Regarding comment @1 thankfully deleted. I didn't want to give it oxygen but one related comment might be appropriate. We sometimes hear the climate denialist claim that global warming is a scam to give governments more money and power. This is a myth of course, and might deserve a place in the list of myths with a suitable refutation (eg carbon fee and dividend obviously doesn't give them power and money). I had a look, but can't see it in the list.
nigelj
It may not be helpful to add a myth that "global warming is a scam to give governments more money and power". That may give the politically-motivated deniers (which is the vast majority of them) more oxygen to incorrectly accuse this site of being politically-motivated.
And the wrong type of people 'winning power' can indeed abuse global warming in scams to give 'Themselves' more money and power.
My most recently developed preference is that it would be more helpful to call people who incorrectly claim that 'information presented on this site should be strictly science based (no discussion of the climate science evaluations of the future consequences of a lack of correction of developed economic activity), 'politically motivated by an incorrect and harmful developed desire to continue to benefit as much as possible from the burning of fossil fuels (a harmful desire that can be changed/corrected by improved awareness and understanding)'.
This is not an area of research to be pursued in climate science or sites like this one that help improve awareness and understanding of climate science and the related corrections of developed human activity to develop sustainable improvements for humanity. This is an Ethical and Moral matter that leaders (in business and politics), should be responsibly improving their awarenss and understanding of (rather than creating misleading claims and promoting misunderstanding in the general population regarding climate science that participants in sites like this one have to put effort into attempting to over-come and correct).
OPOF @4,
I did consider that, but we won't convince the hard core denialists whatever we do, especially by appeasing them and letting them set the terms of the discussion or website content.
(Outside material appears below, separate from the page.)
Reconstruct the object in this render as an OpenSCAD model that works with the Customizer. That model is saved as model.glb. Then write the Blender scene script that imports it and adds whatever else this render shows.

It's only the middle ground of people we can connect with, and they probably want an answer to the question about whether government has some ulterior motive like a money grab. Provided such a refutation is evidence based and doesn't make political value judgements.
I agree with the second half of your comment.
OPOF @4, and the denialists will accuse any climate science website of being politically motivated, regardless of what it says. It's just part of their silly rhetoric.